In his letter, the archbishop took the group to task for choosing to circulate “long- discredited gossip.” He said an allegation that background checks on employees were not done or waived was false.

Wenski wrote, in closing: “Pray also for the children who have been dis-edified by the spectacle of adults behaving badly.”

That, Armesto countered, was an example of “shooting the messenger. What he is telling the faithful is, ‘Shut up and fall in line.’ They want to silence us.”

This is not the first time a group of Catholic parishioners called Christifidelis has accused South Florida clergy of wrongdoing. Back in 2005, an apparently unrelated group of the same name compiled a report that alleged the archdiocese under previous leadership maintained a permissive attitude toward sexual and other misconduct involving priests.
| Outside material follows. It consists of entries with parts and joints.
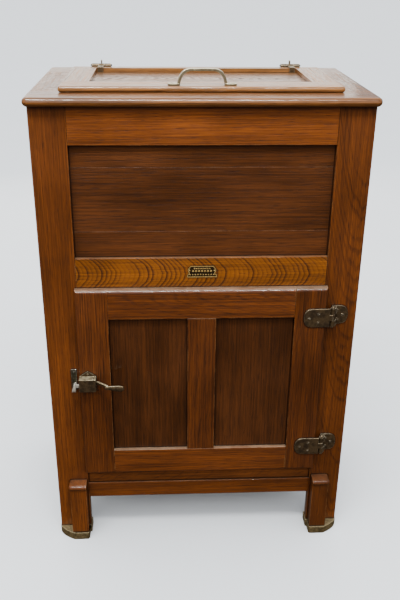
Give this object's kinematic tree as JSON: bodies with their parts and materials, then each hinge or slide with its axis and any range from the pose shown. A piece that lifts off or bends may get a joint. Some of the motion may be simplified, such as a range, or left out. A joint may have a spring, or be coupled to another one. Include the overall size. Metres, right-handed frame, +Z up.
{
  "type": "icebox",
  "caption": "Upright oak icebox with a lift lid over a zinc-lined ice chamber and a framed, latched door over a shelved food chamber.",
  "frame": {"origin": "on the floor, under the middle of the whole object", "axes": "+Z up, the door faces -Y, +X to the right seen from the front"},
  "size_m": [0.684, 0.457, 1.084],
  "materials": {
    "oak_case": "satin varnish",
    "oak_top": "gloss varnish",
    "oak_lid": "gloss varnish",
    "oak_door": "satin varnish",
    "dark_oak_panels": "satin varnish",
    "golden_oak": "satin varnish",
    "pine": "bare, aged",
    "zinc_sheet": "dull zinc",
    "tinned_wire": "tinned",
    "insulation": "packed fibre",
    "dark_bronze": "aged bronze",
    "shoe_metal": "tarnished",
    "worn_steel": "worn bright",
    "aged_brass": "aged brass"
  },
  "bodies": {
    "cabinet": {"front_stile_left": "oak_case", "front_stile_right": "oak_case", "front_top_rail": "oak_case", "side_frame_left": "oak_case", "side_frame_right": "oak_case", "side_panel_left_lower": "oak_case", "side_panel_left_upper": "oak_case", "side_panel_right_lower": "oak_case", "side_panel_right_upper": "oak_case", "front_base_rail": "oak_case", "foot_block_left": "oak_case", "foot_block_right": "oak_case", "top_frame": "oak_top", "front_upper_panel": "dark_oak_panels", "door_jamb": "dark_oak_panels", "front_mid_rail": "golden_oak", "back_boards": "pine", "bottom_board": "pine", "ice_liner": "zinc_sheet", "food_liner": "zinc_sheet", "drain_pipe": "zinc_sheet", "drain_trap_cup": "zinc_sheet", "ice_rack": "tinned_wire", "shelf_upper": "tinned_wire", "shelf_lower": "tinned_wire", "insulation_jacket": "insulation", "door_hinge_upper_case_leaf": "dark_bronze", "door_hinge_upper_pin": "dark_bronze", "door_hinge_lower_case_leaf": "dark_bronze", "door_hinge_lower_pin": "dark_bronze", "lid_hinge_left_case_leaf": "dark_bronze", "lid_hinge_left_pin": "dark_bronze", "lid_hinge_right_case_leaf": "dark_bronze", "lid_hinge_right_pin": "dark_bronze", "foot_shoe_left": "shoe_metal", "foot_shoe_right": "shoe_metal", "latch_strike": "worn_steel", "badge": "aged_brass"},
    "lid": {"lid_front_rail": "oak_lid", "lid_back_rail": "oak_lid", "lid_stile_left": "oak_lid", "lid_stile_right": "oak_lid", "lid_panel": "oak_lid", "lid_plug": "zinc_sheet", "lid_handle": "aged_brass", "lid_hinge_left_lid_leaf": "dark_bronze", "lid_hinge_right_lid_leaf": "dark_bronze"},
    "door": {"door_stile_left": "oak_door", "door_stile_right": "oak_door", "door_top_rail": "oak_door", "door_bottom_rail": "oak_door", "door_muntin": "oak_door", "door_panel_left": "dark_oak_panels", "door_panel_right": "dark_oak_panels", "door_liner": "zinc_sheet", "door_hinge_upper_door_leaf": "dark_bronze", "door_hinge_lower_door_leaf": "dark_bronze", "latch_body": "dark_bronze"},
    "latch_lever": {"latch_lever": "dark_bronze"},
    "latch_bolt": {"latch_bolt": "worn_steel"}
  },
  "joints": [
    {"name": "lid_hinge", "type": "hinge", "parent": "cabinet", "child": "lid", "pos_m": [0, 0.1615, 1.0545], "axis": [-1, 0, 0], "range_deg": [0, 98]},
    {"name": "door_hinge", "type": "hinge", "parent": "cabinet", "child": "door", "pos_m": [0.281, -0.1885, 0.415], "axis": [0, 0, 1], "range_deg": [0, 115]},
    {"name": "latch_lever_pivot", "type": "hinge", "parent": "door", "child": "latch_lever", "pos_m": [-0.2375, -0.2035, 0.4315], "axis": [0, 0, -1], "range_deg": [0, 22], "stiffness_Nm_per_rad": 1, "springref_deg": -5.73},
    {"name": "latch_bolt_slide", "type": "slide", "parent": "door", "child": "latch_bolt", "axis": [1, 0, 0], "range_m": [0, 0.005]}
  ],
  "couplings": [
    {"joint": "latch_bolt_slide", "follows": "latch_lever_pivot", "m_per_rad": 0.0125}
  ]
}
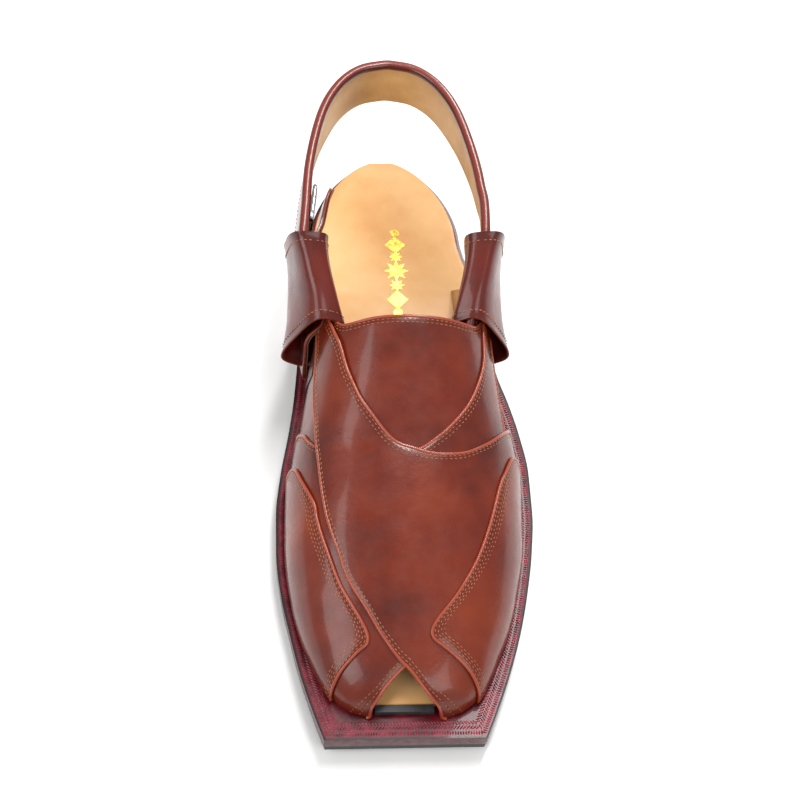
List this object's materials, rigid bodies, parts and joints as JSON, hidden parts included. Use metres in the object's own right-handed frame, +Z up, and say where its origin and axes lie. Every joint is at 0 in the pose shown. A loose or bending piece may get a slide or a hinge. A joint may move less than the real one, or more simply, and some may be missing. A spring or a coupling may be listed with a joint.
{
  "type": "peshawari chappal",
  "caption": "Left peshawari chappal: crossed leather vamp straps with an open toe, instep panel, sleeves and a heel strap, on a welted leather sole with rubber below.",
  "frame": {"origin": "centre of the bounding box, at the floor that the shoe stands on", "axes": "+Y from toe to heel, +X to the outer side of the foot, +Z up"},
  "size_m": [0.1164, 0.3078, 0.092],
  "materials": {
    "chestnut_leather": "glossy",
    "maroon_leather": "glossy",
    "tan_leather": "matte",
    "welt_leather": "satin",
    "rubber": "matte",
    "steel": "polished"
  },
  "bodies": {
    "root": {"outsole": "rubber", "heel_lift": "rubber", "midsole_welt": "welt_leather", "insole": "tan_leather", "toe_rand": "rubber", "upper": "chestnut_leather", "side_overlay_inner": "chestnut_leather", "side_overlay_outer": "chestnut_leather", "heel_strap": "maroon_leather", "buckle_strap": "maroon_leather", "buckle_frame": "steel"}
  },
  "joints": []
}
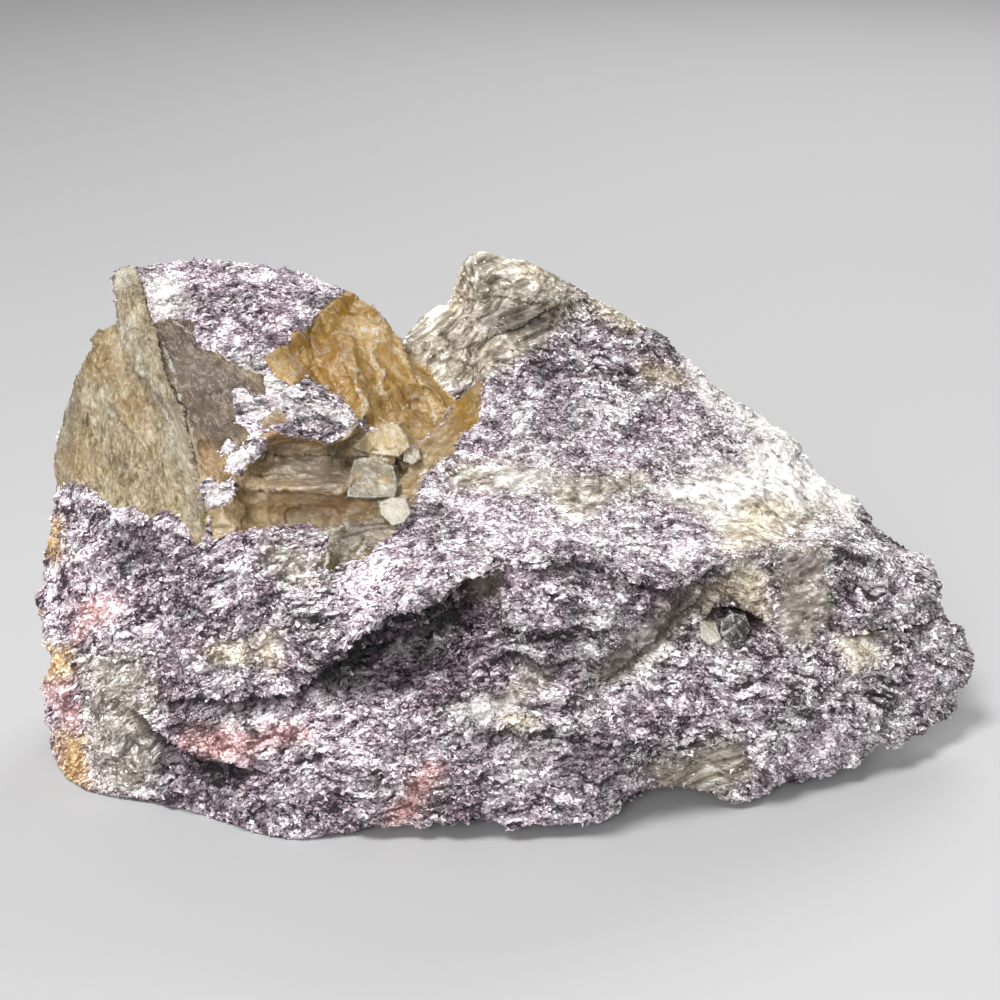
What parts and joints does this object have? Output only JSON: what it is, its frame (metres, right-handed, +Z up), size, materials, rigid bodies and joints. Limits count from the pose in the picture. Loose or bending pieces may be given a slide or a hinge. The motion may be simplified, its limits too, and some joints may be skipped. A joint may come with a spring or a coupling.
{
  "type": "lepidolite specimen",
  "caption": "Broken block of purple mica rock with smoky and yellow quartz grown into it, resting on its flat base, with a rough sloping display face.",
  "frame": {"origin": "middle of the bounding box, at the level of the flat base", "axes": "+X along the specimen's length, towards its low end; -Y towards the display side; +Z up"},
  "size_m": [0.1968, 0.0924, 0.1022],
  "materials": {
    "lepidolite": "sparkling fine-grained purple mica with white, cream and grey-green patches and translucent smoky to amber quartz"
  },
  "bodies": {
    "root": {"lepidolite_specimen": "lepidolite"}
  },
  "joints": []
}
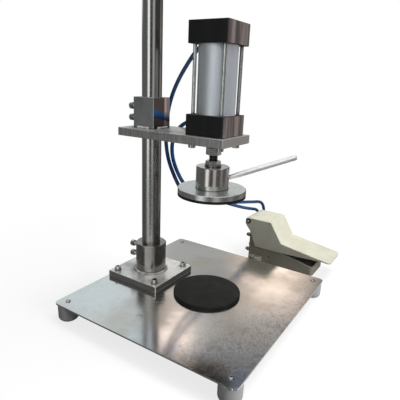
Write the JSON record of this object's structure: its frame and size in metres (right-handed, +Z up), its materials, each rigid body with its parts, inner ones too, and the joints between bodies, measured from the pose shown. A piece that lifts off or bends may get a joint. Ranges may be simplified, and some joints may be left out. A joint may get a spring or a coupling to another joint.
{
  "type": "lug capping machine",
  "caption": "Bench machine whose air cylinder, on an arm clamped to a column, presses a hand-turned head onto a jar lid, worked by a foot valve.",
  "frame": {"origin": "centre of the jar pad's top face, on the axis of the press", "axes": "+Z up along the press axis, -Y towards the operator, +X towards the foot valve"},
  "size_m": [0.5944, 0.3816, 0.635],
  "materials": {
    "polished_sheet": "polished stainless sheet with fine scratches",
    "turned_steel": "turned and polished steel",
    "milled_steel": "milled steel with fine cutter marks",
    "weld_steel": "brushed weld bead",
    "bright_screw": "bright stainless screw",
    "zinc_steel": "zinc plated steel",
    "black_steel": "blackened spring steel",
    "chromed_rod": "hard chromed rod",
    "bearing_steel": "ground bearing steel",
    "bearing_bronze": "bronze bush",
    "sintered_bronze": "sintered bronze silencer",
    "satin_aluminium": "satin anodised tube",
    "aluminium_block": "machined aluminium",
    "black_anodised": "black anodised aluminium",
    "ivory_paint": "smooth ivory paint on a casting",
    "black_rubber": "smooth black rubber",
    "grey_rubber": "moulded grey rubber",
    "black_plastic": "moulded push-in fitting",
    "blue_hose": "smooth dark blue air hose"
  },
  "bodies": {
    "base": {"base_plate": "polished_sheet", "foot_front_left": "grey_rubber", "foot_front_right": "grey_rubber", "foot_rear_left": "grey_rubber", "foot_rear_right": "grey_rubber", "foot_inserts": "zinc_steel", "foot_screws": "bright_screw", "jar_pad": "black_rubber", "flange_plate": "milled_steel", "flange_screws": "bright_screw", "flange_nuts": "bright_screw", "column_socket": "turned_steel", "socket_weld": "weld_steel", "socket_screws": "bright_screw", "column": "turned_steel", "pedal_base": "ivory_paint", "valve_body": "aluminium_block", "valve_screws": "bright_screw", "exhaust_silencers": "sintered_bronze", "pedal_fittings": "black_plastic", "pedal_pin": "zinc_steel", "pin_clips": "black_steel", "hose_upper": "blue_hose", "hose_lower": "blue_hose", "return_spring": "zinc_steel"},
    "arm": {"arm_plate": "milled_steel", "clamp_block": "milled_steel", "block_welds": "weld_steel", "block_screws": "bright_screw", "front_cap": "black_anodised", "rear_cap": "black_anodised", "cylinder_tube": "satin_aluminium", "tube_gaskets": "black_rubber", "tie_rods": "zinc_steel", "tie_rod_nuts": "zinc_steel", "cylinder_screws": "bright_screw", "rod_bush": "bearing_bronze", "rod_wiper": "black_rubber", "cylinder_fittings": "black_plastic"},
    "rod": {"piston": "aluminium_block", "piston_seals": "black_rubber", "piston_rod": "chromed_rod", "piston_nut": "zinc_steel", "jam_nut": "zinc_steel", "spindle_nut": "zinc_steel", "spindle_washer": "zinc_steel", "bearing_sleeve": "zinc_steel", "bearing_inner_ring": "bearing_steel", "lock_nut": "zinc_steel"},
    "head": {"press_hub": "turned_steel", "bearing_outer_ring": "bearing_steel", "bearing_balls": "bearing_steel", "bearing_circlip": "black_steel", "press_disc": "turned_steel", "disc_screws": "bright_screw", "press_rubber": "black_rubber", "turning_handle": "turned_steel"},
    "treadle": {"treadle": "ivory_paint"},
    "spool": {"spool": "aluminium_block", "spool_seals": "black_rubber"}
  },
  "joints": [
    {"name": "arm_height", "type": "slide", "parent": "base", "child": "arm", "axis": [0, 0, 1], "range_m": [-0.1, 0.2], "deforming": ["hose_upper", "hose_lower"]},
    {"name": "press_stroke", "type": "slide", "parent": "arm", "child": "rod", "axis": [0, 0, -1], "range_m": [0, 0.075]},
    {"name": "head_turn", "type": "hinge", "parent": "rod", "child": "head", "pos_m": [0, 0, 0.233], "axis": [0, 0, 1], "range_deg": [-100, 30]},
    {"name": "treadle_press", "type": "hinge", "parent": "base", "child": "treadle", "pos_m": [0.308, 0.045, 0.061], "axis": [1, 0, 0], "range_deg": [0, 6.5], "stiffness_Nm_per_rad": 3.3, "springref_deg": -12.61},
    {"name": "spool_shift", "type": "slide", "parent": "base", "child": "spool", "axis": [0, 0, -1], "range_m": [0, 0.0045], "deforming": ["return_spring"]}
  ],
  "couplings": [
    {"joint": "spool_shift", "follows": "treadle_press", "m_per_rad": 0.037}
  ]
}
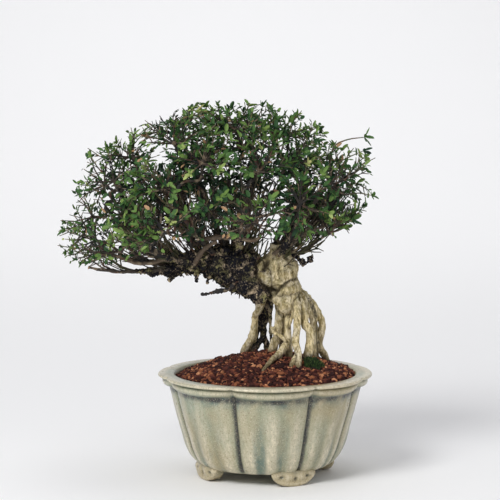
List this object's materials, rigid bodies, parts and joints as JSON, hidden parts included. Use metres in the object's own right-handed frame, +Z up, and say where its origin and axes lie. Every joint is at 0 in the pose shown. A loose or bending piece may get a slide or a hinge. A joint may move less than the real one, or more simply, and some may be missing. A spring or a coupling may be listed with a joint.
{
  "type": "winter jasmine bonsai",
  "caption": "Exposed-root winter jasmine bonsai with an airy domed crown, mounded soil and moss in a round lobed glazed pot on cloud feet.",
  "frame": {"origin": "middle of the whole part's box, on the surface that the pot's feet stand on", "axes": "+Z up, -Y the front that the picture shows, +X to the right, away from the side that the trunk leans to"},
  "size_m": [0.2342, 0.16, 0.2796],
  "materials": {
    "glaze": "satin celadon glaze",
    "screen_plastic": "matte",
    "soil": "matte baked clay granules",
    "moss": "matte",
    "wood": "matte bark",
    "leaf": "satin leaves"
  },
  "bodies": {
    "root": {"pot": "glaze", "drain_screen": "screen_plastic", "soil": "soil", "moss": "moss", "tree_wood": "wood", "spray_01": "leaf", "spray_02": "leaf", "spray_03": "leaf", "spray_04": "leaf", "spray_05": "leaf", "spray_06": "leaf", "spray_07": "leaf", "spray_08": "leaf", "spray_09": "leaf", "spray_10": "leaf", "spray_11": "leaf", "spray_12": "leaf", "spray_13": "leaf", "spray_14": "leaf", "spray_15": "leaf", "spray_16": "leaf", "spray_17": "leaf", "spray_18": "leaf", "spray_19": "leaf", "spray_20": "leaf", "spray_21": "leaf", "spray_22": "leaf", "spray_23": "leaf", "spray_24": "leaf", "spray_25": "leaf", "spray_26": "leaf", "spray_27": "leaf", "spray_28": "leaf", "spray_29": "leaf", "spray_30": "leaf", "spray_31": "leaf", "spray_32": "leaf", "spray_33": "leaf", "spray_34": "leaf", "spray_35": "leaf", "spray_36": "leaf", "spray_37": "leaf", "spray_38": "leaf", "spray_39": "leaf", "spray_40": "leaf", "spray_41": "leaf"}
  },
  "joints": []
}
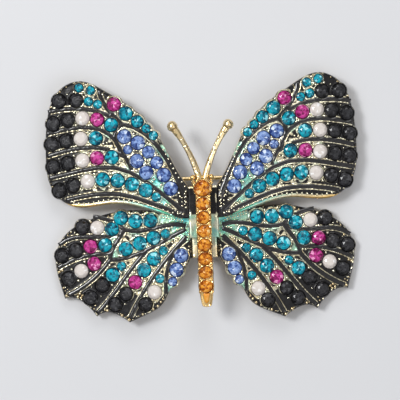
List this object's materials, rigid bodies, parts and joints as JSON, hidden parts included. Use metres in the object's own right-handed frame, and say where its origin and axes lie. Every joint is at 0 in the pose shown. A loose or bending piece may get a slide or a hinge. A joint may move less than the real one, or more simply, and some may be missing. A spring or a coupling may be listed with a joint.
{
  "type": "butterfly brooch",
  "caption": "Butterfly brooch: two riveted wing castings under a body casting, set with round chatons in black-enamelled veins, with a hinged pin and a turning catch behind.",
  "frame": {"origin": "on the surface that the brooch lies on, under the middle of its outline, in line with the body", "axes": "+X to the viewer's right across the wings, +Y towards the head, +Z out of the stone-set face"},
  "size_m": [0.0584, 0.045, 0.0086],
  "materials": {
    "antique_gold": "gold plate with blackened recesses and a green-blue tint",
    "bright_gold": "polished gold plate",
    "pin_steel": "gold-plated spring wire",
    "black_enamel": "glossy cold enamel",
    "amber_enamel": "clear amber cold enamel",
    "jet_glass": "cut black glass",
    "opal_glass": "milky glass",
    "fuchsia_glass": "foiled cut glass",
    "teal_glass": "foiled cut glass",
    "sapphire_glass": "foiled cut glass",
    "amber_glass": "foiled cut glass"
  },
  "bodies": {
    "brooch": {"amber_stone_head": "amber_glass", "amber_stones_body": "amber_glass", "antenna_left": "bright_gold", "antenna_right": "bright_gold", "body_casting": "bright_gold", "catch_base": "bright_gold", "enamel_forewing_left": "black_enamel", "enamel_forewing_right": "black_enamel", "enamel_hindwing_left": "black_enamel", "enamel_hindwing_right": "black_enamel", "eye_beads": "bright_gold", "forewing_casting": "antique_gold", "fuchsia_stones_forewing_left": "fuchsia_glass", "fuchsia_stones_forewing_right": "fuchsia_glass", "fuchsia_stones_hindwing_left": "fuchsia_glass", "fuchsia_stones_hindwing_right": "fuchsia_glass", "hindwing_casting": "antique_gold", "hinge_base": "bright_gold", "hinge_pivot": "bright_gold", "jet_stones_forewing_left": "jet_glass", "jet_stones_forewing_right": "jet_glass", "jet_stones_hindwing_left": "jet_glass", "jet_stones_hindwing_right": "jet_glass", "opal_stones_forewing_left": "opal_glass", "opal_stones_forewing_right": "opal_glass", "opal_stones_hindwing_left": "opal_glass", "opal_stones_hindwing_right": "opal_glass", "rivet_washers": "bright_gold", "sapphire_stones_forewing_left": "sapphire_glass", "sapphire_stones_forewing_right": "sapphire_glass", "sapphire_stones_hindwing_left": "sapphire_glass", "sapphire_stones_hindwing_right": "sapphire_glass", "tail_enamel": "amber_enamel", "teal_stones_forewing_left": "teal_glass", "teal_stones_forewing_right": "teal_glass", "teal_stones_hindwing_left": "teal_glass", "teal_stones_hindwing_right": "teal_glass"},
    "pin": {"pin_stem": "pin_steel"},
    "sleeve": {"catch_sleeve": "bright_gold"}
  },
  "joints": [
    {"name": "pin_hinge", "type": "hinge", "parent": "brooch", "child": "pin", "pos_m": [-0.013, 0.0037, 0.0012], "axis": [0, 1, 0], "range_deg": [0, 85]},
    {"name": "catch_turn", "type": "hinge", "parent": "brooch", "child": "sleeve", "pos_m": [0.013, 0.0037, 0.0012], "axis": [1, 0, 0], "range_deg": [0, 90]}
  ]
}
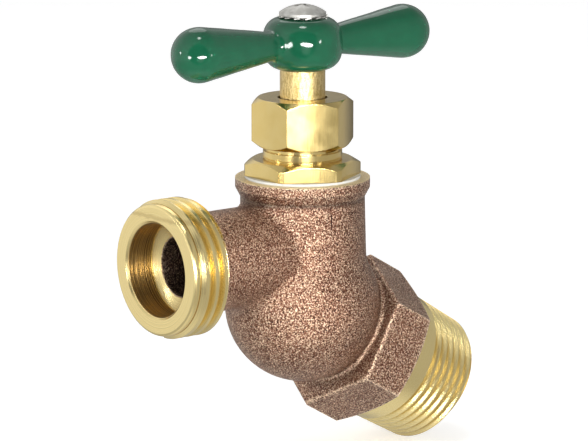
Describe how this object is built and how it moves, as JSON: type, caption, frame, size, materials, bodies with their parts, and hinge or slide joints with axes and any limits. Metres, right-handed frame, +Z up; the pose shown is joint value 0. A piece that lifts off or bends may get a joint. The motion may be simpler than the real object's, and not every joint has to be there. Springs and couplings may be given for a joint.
{
  "type": "hose bibb",
  "caption": "Hose bibb with a slanted male pipe inlet, a male hose outlet, a screwed bonnet and packing nut, and a tee handle that raises a washered disc off its seat.",
  "frame": {"origin": "centre of the inlet's open end face", "axes": "+Z up along the stem, as the picture shows the tap; the outlet points along -Y; the inlet leaves along +Y and 30 degrees down; YZ is the plane of symmetry. On a wall the inlet is level, so the stem leans out and the outlet points 30 degrees down"},
  "size_m": [0.0302, 0.0734, 0.0892],
  "materials": {
    "cast_bronze": "rough sand-cast skin, with bright machined threads and faces",
    "polished_brass": "polished",
    "turned_brass": "turned, satin",
    "green_enamel": "thick gloss enamel on die-cast metal",
    "plated_steel": "zinc plated, satin",
    "white_fibre": "plain white fibre",
    "packing_fibre": "dark packing",
    "black_rubber": "matte"
  },
  "bodies": {
    "valve": {"valve_body": "cast_bronze", "bonnet_gasket": "white_fibre", "bonnet": "polished_brass", "packing_ring": "packing_fibre", "packing_gland": "turned_brass", "packing_nut": "polished_brass"},
    "disc": {"disc_holder": "turned_brass", "seat_washer": "black_rubber", "seat_washer_screw": "turned_brass"},
    "spindle": {"stem": "turned_brass", "handle": "green_enamel", "handle_lock_washer": "plated_steel", "handle_screw": "plated_steel"}
  },
  "joints": [
    {"name": "disc_lift", "type": "slide", "parent": "valve", "child": "disc", "axis": [0, 0, 1], "range_m": [0, 0.005]},
    {"name": "stem_turn", "type": "hinge", "parent": "disc", "child": "spindle", "pos_m": [0, -0.03161, 0.03065], "axis": [0, 0, 1], "range_deg": [0, 720]}
  ],
  "couplings": [
    {"joint": "disc_lift", "follows": "stem_turn", "m_per_rad": 0.00039789}
  ]
}
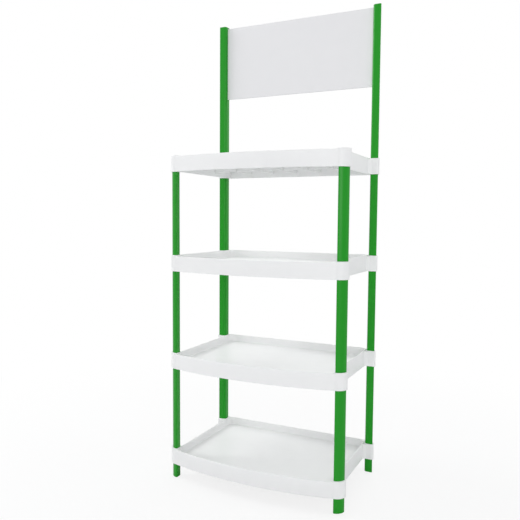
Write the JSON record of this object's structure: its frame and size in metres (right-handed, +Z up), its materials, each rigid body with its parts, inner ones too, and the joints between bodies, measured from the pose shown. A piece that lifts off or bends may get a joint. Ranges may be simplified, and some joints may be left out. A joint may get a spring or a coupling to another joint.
{
  "type": "tiered plastic display stand",
  "caption": "Free-standing tiered plastic display stand: bowed-front trays on hollow posts, with a blank header board between the tall rear uprights.",
  "frame": {"origin": "on the floor under the middle of the footprint", "axes": "+Z up, +X across the stand to its right side, -Y to the bowed fronts of the trays"},
  "size_m": [0.6, 0.392, 1.542],
  "materials": {
    "tray_white": "moulded white plastic with a fine satin texture",
    "post_green": "extruded deep green plastic with a soft gloss",
    "board_white": "plain white board with a satin face",
    "plug_black": "moulded black plastic"
  },
  "bodies": {
    "root": {"tray_1": "tray_white", "tray_2": "tray_white", "tray_3": "tray_white", "tray_4": "tray_white", "foot_front_left": "post_green", "foot_plug_front_left": "plug_black", "post_1_front_left": "post_green", "post_2_front_left": "post_green", "post_3_front_left": "post_green", "foot_front_right": "post_green", "foot_plug_front_right": "plug_black", "post_1_front_right": "post_green", "post_2_front_right": "post_green", "post_3_front_right": "post_green", "foot_back_left": "post_green", "foot_plug_back_left": "plug_black", "post_1_back_left": "post_green", "post_2_back_left": "post_green", "post_3_back_left": "post_green", "foot_back_right": "post_green", "foot_plug_back_right": "plug_black", "post_1_back_right": "post_green", "post_2_back_right": "post_green", "post_3_back_right": "post_green", "upright_back_left": "post_green", "header_cap_back_left": "post_green", "upright_back_right": "post_green", "header_cap_back_right": "post_green", "socket_cover_front_left": "tray_white", "socket_cover_front_right": "tray_white", "header_board": "board_white"}
  },
  "joints": []
}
That report, entitled “Miami Vice: A Preliminary Report on the Financial, Spiritual, and Sexual Improprieties of the Clergy of the Miami Archdiocese,” received attention only after the website Gawker published a story about the report in 2011.

Armesto pointed out that the current Christifidelis group was concerned with alleged financial improprieties under Corces’ watch, including “excessive overtime” being paid to these parish maintenance workers and discrepancies with Sunday Mass collection. A separate group of parishioners, she said, had met with the archdiocese’s vicar general to voice concerns months ago but nothing had come of it.

Last year, in another parishioner-led investigation, a priest in New York resigned after being sued by attorney Michael Dowd on behalf of parishioners at St. Frances de Chantal in the Bronx. The priest was accused of embezzling more than $1 million to finance his sex life. The suit also charged the archdiocese and Cardinal Timothy Dolan with knowledge of the embezzling.